Now, I wasn’t out here putting canned goods on the top shelf so short older ladies couldn’t reach them, like in the movie. My issue was different. I didn’t hate Christmas itself. All I could hear was the swiping of the credit cards that piled into debt, loans being taken out, things being stolen, feelings of being overwhelmed, sad, deprived, and ungrateful for the things you did not get, which happened on the biggest retail day of the year, Christmas.
It was not always like this, but I allowed it to become my definition of Christmas. I let the commercial side overshadow what I thought Christmas truly represents—love, giving from the heart, and family. Many Christians celebrate the birth of Christ on Christmas Day, and the birth of our Salvation surpasses everything else.
When I was a single parent with my older son, Darian, we had an agreement every Christmas: he would make a list of what he wanted, but he understood not to expect everything on it—just the one thing he wanted most. And every year, by God’s grace, he received that one thing. He never complained, never compared, and never acted entitled. True story.
But back to the movie. When I look at the story, it truly ministers. As a stronghold discernment mentor, I naturally focus on the identity beneath the behavior—the hidden agreements, the wounds, and the strongholds that shape how a person sees themselves and how they respond to others.
Everyone has a story that has allowed them to shape their character. The Grinch suffered from loneliness, and that loneliness made him turn inward, focus mostly on himself, and grow bitter. His behavior wasn’t random—it was rooted in pain, isolation, and the agreements he made with his own hurt.
And as people, we often focus on the “Grinch” in someone—the character shaped by their strongholds—rather than the transformation that has been made possible through redemption. Even in retail, when they sell Grinch paraphernalia, it highlights his ‘Grinch nature’—the character shaped by his stronghold—not the transformation that redemption produced. The focus is always on the wound, not the healing.
When the Grinch decided to take Christmas away, it fulfilled the saying, “hurt people hurt people.” His stronghold didn’t stay inside of him — it spilled out and affected everyone around him. That’s what strongholds do. They shape our behavior, our reactions, and even how we treat others, often without us realizing it.
But even though the Grinch tried to steal Christmas, something unexpected happened: his actions actually brought the people of Whoville closer together. Throughout Scripture, you see this same pattern — God sometimes allows certain disruptions, losses, or shake‑ups to draw people closer to Him and to one another. What the enemy means for isolation, God often uses for unity.
And then comes one of the most powerful moments in the movie: when the Grinch rings the doorbell.
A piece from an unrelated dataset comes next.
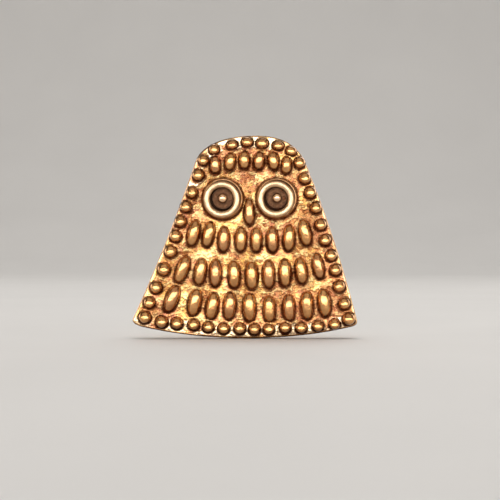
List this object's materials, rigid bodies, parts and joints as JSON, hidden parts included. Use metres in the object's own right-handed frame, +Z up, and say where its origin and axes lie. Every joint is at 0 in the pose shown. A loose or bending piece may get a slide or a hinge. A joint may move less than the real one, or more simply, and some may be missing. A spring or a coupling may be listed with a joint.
{
  "type": "owl brooch",
  "caption": "Bell-shaped metal owl brooch with soldered round edge grains, oval feather grains and ringed eyes, and a hinged pin with a safety catch on its back.",
  "frame": {"origin": "middle of the plate's flat back face", "axes": "+X to the viewer's right when facing the owl, +Y out of the back into the cloth, +Z up to the top of the head; the owl looks towards -Y"},
  "size_m": [0.044, 0.0083, 0.0397],
  "materials": {
    "plate": "rough sandy ground with pink copper and yellow patches and dark specks, smooth bright rim",
    "grain": "polished brown bronze, dark patina at the foot",
    "eye_ring": "worn bright bronze",
    "eye_disc": "dark brown patina, slightly rough",
    "pupil": "polished",
    "finding": "satin",
    "pin_steel": "drawn wire"
  },
  "bodies": {
    "plaque": {"base_plate": "plate", "edge_grains_left": "grain", "edge_grains_head": "grain", "edge_grains_right": "grain", "edge_grains_foot": "grain", "crown_feather_1": "grain", "crown_feather_2": "grain", "crown_feather_3": "grain", "crown_feather_4": "grain", "crown_feather_5": "grain", "crown_feather_6": "grain", "breast_feather_1": "grain", "breast_feather_2": "grain", "breast_feather_3": "grain", "breast_feather_4": "grain", "breast_feather_5": "grain", "breast_feather_6": "grain", "breast_feather_7": "grain", "breast_feather_8": "grain", "belly_feather_1": "grain", "belly_feather_2": "grain", "belly_feather_3": "grain", "belly_feather_4": "grain", "belly_feather_5": "grain", "belly_feather_6": "grain", "belly_feather_7": "grain", "belly_feather_8": "grain", "belly_feather_9": "grain", "hem_feather_1": "grain", "hem_feather_2": "grain", "hem_feather_3": "grain", "hem_feather_4": "grain", "hem_feather_5": "grain", "hem_feather_6": "grain", "hem_feather_7": "grain", "hem_feather_8": "grain", "hem_feather_9": "grain", "beak": "grain", "left_eye_ring": "eye_ring", "right_eye_ring": "eye_ring", "left_eye_disc": "eye_disc", "right_eye_disc": "eye_disc", "left_pupil": "pupil", "right_pupil": "pupil", "hinge_bracket": "finding", "hinge_rivet": "finding", "catch_tube": "finding"},
    "pin": {"pin_stem": "pin_steel"},
    "safety_sleeve": {"catch_sleeve": "finding"}
  },
  "joints": [
    {"name": "pin_hinge", "type": "hinge", "parent": "plaque", "child": "pin", "pos_m": [0.0115, 0.003, 0.003], "axis": [0, 0, -1], "range_deg": [0, 85]},
    {"name": "sleeve_turn", "type": "hinge", "parent": "plaque", "child": "safety_sleeve", "pos_m": [-0.0095, 0.003, 0.003], "axis": [-1, 0, 0], "range_deg": [0, 100]}
  ]
}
This is where you hear the voice of the enemy loud and clear. He expected anger. He expected rejection. He expected to be confronted, shamed, or punished. That’s exactly how the enemy talks to us:
- “They’re going to be mad at you.”
- “They won’t forgive you.”
- “You don’t deserve kindness.”
- “You’re still the same person you used to be.”
- “Your past disqualifies you.”
The enemy always prepares us for rejection, so we never risk restoration.
But what happened?
The opposite.
No one in Whoville brought up what the Grinch had done. No one rehearsed his wrongs. No one reminded him of his past. They accepted him with kindness and love. That mirrors the heart of God. When we ask for forgiveness, and become transformed by the renewing of our minds. He does not bring our former sins back to remembrance. He doesn’t hold our past over our heads. He receives us with open arms.
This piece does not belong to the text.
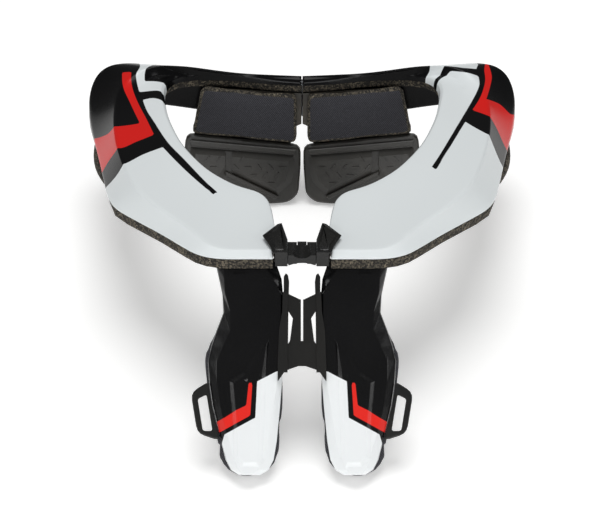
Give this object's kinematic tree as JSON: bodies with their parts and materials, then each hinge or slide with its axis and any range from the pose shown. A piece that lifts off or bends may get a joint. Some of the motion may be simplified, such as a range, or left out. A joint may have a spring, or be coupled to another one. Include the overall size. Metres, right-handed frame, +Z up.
{
  "type": "motocross neck brace",
  "caption": "Neck brace for off-road riding: hinged two-part collar with front latch, chest struts, rear pads and shoulder blade wings.",
  "frame": {"origin": "centre of the bounding box at floor level, with the brace resting on the tips of its chest pads and the feet of its wings", "axes": "+X to the wearer's left, +Y to the wearer's back, +Z up from the floor"},
  "size_m": [0.3138, 0.3364, 0.1162],
  "materials": {
    "collar_paint": "gloss white moulded shell with black and red colour blocks",
    "strut_plastic": "satin black moulded strut with white and red colour blocks",
    "foam": "moulded EVA foam",
    "cover": "dark grey knitted pad cover",
    "wing_rubber": "moulded satin rubber",
    "soft_plastic": "black flexible moulded plastic",
    "steel": "plain steel hinge"
  },
  "bodies": {
    "left_half": {"collar_shell_left": "collar_paint", "collar_foam_left": "foam", "rear_foam_left": "foam", "shoulder_pad_left": "foam", "chest_strut_left": "strut_plastic", "chest_pad_left": "cover", "strap_loop_left": "soft_plastic", "latch_base_left": "soft_plastic", "rear_plate_left": "soft_plastic", "rear_pad_left": "cover", "scapula_wing_left": "wing_rubber", "hinge_leaf_left": "steel", "chest_bridge": "soft_plastic", "hinge_pin": "steel"},
    "right_half": {"collar_shell_right": "collar_paint", "collar_foam_right": "foam", "rear_foam_right": "foam", "shoulder_pad_right": "foam", "chest_strut_right": "strut_plastic", "chest_pad_right": "cover", "strap_loop_right": "soft_plastic", "latch_base_right": "soft_plastic", "rear_plate_right": "soft_plastic", "rear_pad_right": "cover", "scapula_wing_right": "wing_rubber", "hinge_leaf_right": "steel"},
    "lock": {"lock_slider": "soft_plastic"}
  },
  "joints": [
    {"name": "rear_hinge", "type": "hinge", "parent": "left_half", "child": "right_half", "pos_m": [0, 0.16182, 0.06286], "axis": [0, -0.1511, -0.9885], "range_deg": [0, 50]},
    {"name": "lock_slide", "type": "slide", "parent": "left_half", "child": "lock", "axis": [0, 0.0347, 0.9994], "range_m": [0, 0.008]}
  ]
}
Jesus said we would be known by our fruit, and He commanded us to love others just as He loved us. The people of Whoville displayed that fruit — love, joy, peace, patience, kindness — and that fruit broke the Grinch’s stronghold. It softened his heart, confronted his loneliness, and opened the door for transformation.
Reflection Question
What is your focus when it comes to Christmas — the things around you, or the love within you?
Journaling Prompt
Take a moment to sit quietly and reflect on your own story.
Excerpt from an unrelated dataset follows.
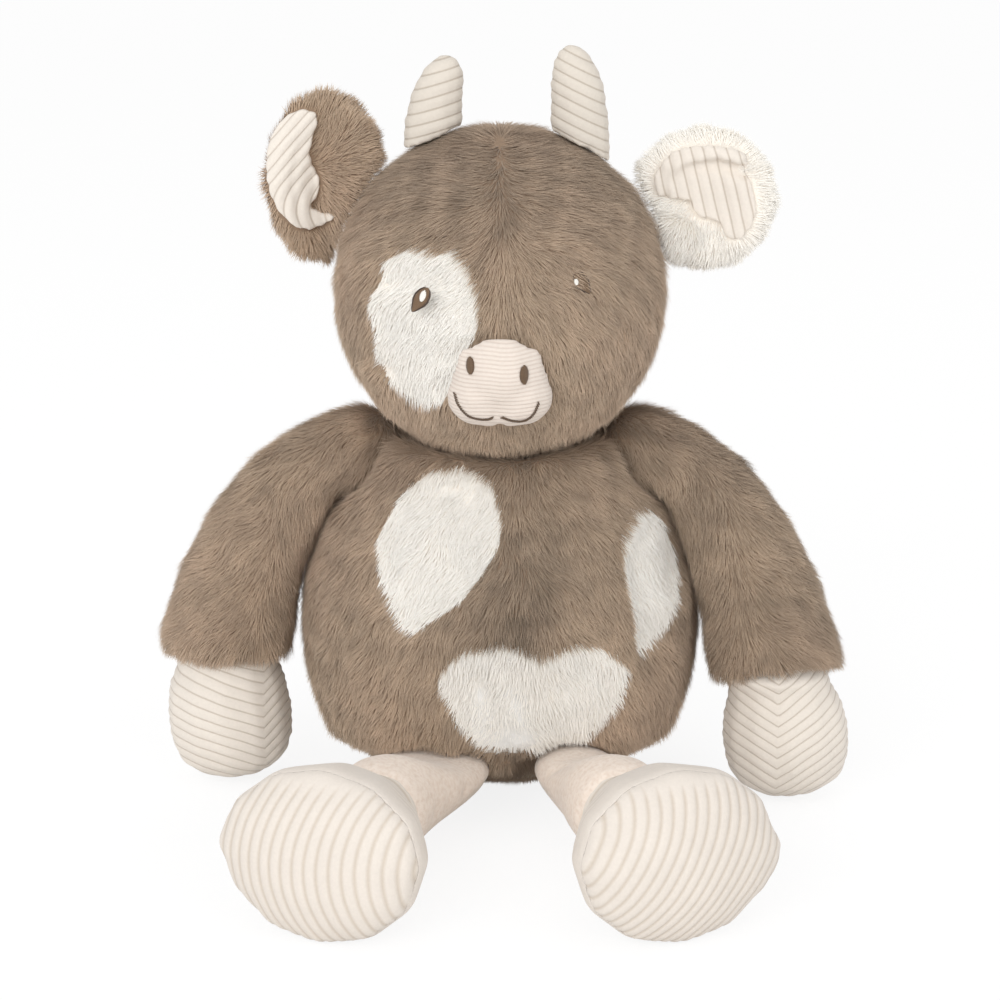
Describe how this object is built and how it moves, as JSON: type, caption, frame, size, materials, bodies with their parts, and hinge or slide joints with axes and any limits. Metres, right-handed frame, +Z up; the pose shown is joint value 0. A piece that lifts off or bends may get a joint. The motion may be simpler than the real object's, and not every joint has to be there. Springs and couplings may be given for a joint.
{
  "type": "plush cow",
  "caption": "Seated plush cow: soft fur head, arms and patched body, embroidered face, ribbed-cord horns, hands, feet and ear linings.",
  "frame": {"origin": "centre of the flat seat, on the surface the toy sits on", "axes": "+X to the toy's own left, -Y its front, +Z up"},
  "size_m": [0.2653, 0.2386, 0.288],
  "materials": {
    "taupe_fur": "matte long pile",
    "cream_fur": "matte long pile",
    "corduroy": "matte ribbed",
    "leg_cloth": "matte short pile",
    "muzzle_cloth": "matte fine ribs",
    "brown_thread": "satin stitched",
    "white_thread": "satin stitched",
    "fibre_fill": "matte loose fibre",
    "pouch_linen": "matte plain weave"
  },
  "bodies": {
    "torso": {"body_shell": "taupe_fur", "body_stuffing": "fibre_fill", "seat_pellet_pouch": "pouch_linen", "belly_patch_upper": "cream_fur", "belly_patch_lower": "cream_fur", "belly_patch_side": "cream_fur"},
    "head": {"head_shell": "taupe_fur", "eye_patch": "cream_fur", "head_stuffing": "fibre_fill", "muzzle_shell": "muzzle_cloth", "muzzle_stuffing": "fibre_fill", "right_eye": "brown_thread", "right_eye_glint": "white_thread", "right_nostril": "brown_thread", "left_eye": "brown_thread", "left_eye_glint": "white_thread", "left_nostril": "brown_thread", "mouth_stitching": "brown_thread", "right_horn_shell": "corduroy", "right_horn_stuffing": "fibre_fill", "left_horn_shell": "corduroy", "left_horn_stuffing": "fibre_fill"},
    "right_ear": {"right_ear_back": "taupe_fur", "right_ear_lining": "corduroy"},
    "left_ear": {"left_ear_back": "cream_fur", "left_ear_lining": "corduroy"},
    "right_arm": {"right_arm_sleeve": "taupe_fur", "right_arm_stuffing": "fibre_fill"},
    "left_arm": {"left_arm_sleeve": "taupe_fur", "left_arm_stuffing": "fibre_fill"},
    "right_hand": {"right_hand_shell": "corduroy", "right_hand_stuffing": "fibre_fill"},
    "left_hand": {"left_hand_shell": "corduroy", "left_hand_stuffing": "fibre_fill"},
    "right_leg": {"right_leg_shell": "leg_cloth", "right_leg_stuffing": "fibre_fill"},
    "left_leg": {"left_leg_shell": "leg_cloth", "left_leg_stuffing": "fibre_fill"},
    "right_foot": {"right_foot_upper": "corduroy", "right_foot_sole": "corduroy", "right_foot_stuffing": "fibre_fill"},
    "left_foot": {"left_foot_upper": "corduroy", "left_foot_sole": "corduroy", "left_foot_stuffing": "fibre_fill"}
  },
  "joints": [
    {"name": "head_turn", "type": "hinge", "parent": "torso", "child": "head", "pos_m": [0, -0.008, 0.131], "axis": [0, 0, 1], "range_deg": [-35, 35], "stiffness_Nm_per_rad": 0.3},
    {"name": "right_ear_flap", "type": "hinge", "parent": "head", "child": "right_ear", "pos_m": [-0.0475, -0.008, 0.2375], "axis": [0.6612, 0, 0.7502], "range_deg": [-25, 25], "stiffness_Nm_per_rad": 0.05},
    {"name": "left_ear_flap", "type": "hinge", "parent": "head", "child": "left_ear", "pos_m": [0.0535, -0.008, 0.2295], "axis": [-0.5361, 0, 0.8442], "range_deg": [-25, 25], "stiffness_Nm_per_rad": 0.05},
    {"name": "right_arm_raise", "type": "hinge", "parent": "torso", "child": "right_arm", "pos_m": [-0.054, 0, 0.133], "axis": [0, 1, 0], "range_deg": [0, 70]},
    {"name": "left_arm_raise", "type": "hinge", "parent": "torso", "child": "left_arm", "pos_m": [0.054, 0, 0.133], "axis": [0, -1, 0], "range_deg": [0, 70]},
    {"name": "right_wrist_bend", "type": "hinge", "parent": "right_arm", "child": "right_hand", "pos_m": [-0.107, -0.006, 0.058], "axis": [1, 0, 0], "range_deg": [-18, 10], "stiffness_Nm_per_rad": 0.1},
    {"name": "left_wrist_bend", "type": "hinge", "parent": "left_arm", "child": "left_hand", "pos_m": [0.106, -0.025, 0.053], "axis": [1, 0, 0], "range_deg": [-30, 4], "stiffness_Nm_per_rad": 0.1},
    {"name": "right_leg_swing", "type": "hinge", "parent": "torso", "child": "right_leg", "pos_m": [-0.027, -0.053, 0.025], "axis": [-1, 0, 0], "range_deg": [-50, 5]},
    {"name": "left_leg_swing", "type": "hinge", "parent": "torso", "child": "left_leg", "pos_m": [0.027, -0.053, 0.025], "axis": [-1, 0, 0], "range_deg": [-50, 5]},
    {"name": "right_ankle_bend", "type": "hinge", "parent": "right_leg", "child": "right_foot", "pos_m": [-0.044, -0.11, 0.027], "axis": [-0.9397, 0.3419, 0], "range_deg": [-15, 15], "stiffness_Nm_per_rad": 0.2},
    {"name": "left_ankle_bend", "type": "hinge", "parent": "left_leg", "child": "left_foot", "pos_m": [0.044, -0.11, 0.027], "axis": [-0.9397, -0.3419, 0], "range_deg": [-15, 15], "stiffness_Nm_per_rad": 0.2}
  ]
}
What past experiences, agreements, or emotions have shaped your “holiday identity,” and how might God be inviting you to shift your focus toward love, connection, and the fruit of Christ this Christmas season?
Closing Prayer
Father, thank You for the way You use even simple stories to reveal deep truths about our hearts. Thank You for showing us that behind every behavior is a story, behind every stronghold is a wound, and behind every wound is a place where Your love longs to heal.
Lord, help us to see others the way You see them — not through the lens of their past, their mistakes, or their defenses, but through the lens of compassion, grace, and possibility. Teach us to display the fruit of Christ in every season, especially in this one. Let our love soften hearts, our kindness break walls, and our forgiveness silence the voice of the enemy.
Circumcise our hearts, God. Remove the layers that block intimacy with You — the fear, the pride, the old agreements, the loneliness, the bitterness, the self‑protection. Make our hearts tender again. Align our souls with Your Spirit so that we may love as You have loved us.
And as we enter this Christmas season, shift our focus. Turn our eyes from the noise, the pressure, and the expectations, and fix them on the true meaning of this season — the birth of our Savior, the gift of Your love, and the invitation to reflect that love to others.
In Jesus’ name, Amen.
Let me know what you think, and always ponder good thoughts.


One response to “Why the Grinch Stole Christmas”
I really enjoyed this! I too have also been a “grinch” one year because I was dealing with personal life stuff and everyone’s happiness around me made me feel unhappy. I was so stressed out about how I was going to pay for this and not realizing my son had everything he needed, love. But momma still came through with gifts lol. And I’m so glad that God is a forgiving God, a merciful God and he allows me to love the way I do and have kindness that spills out onto people.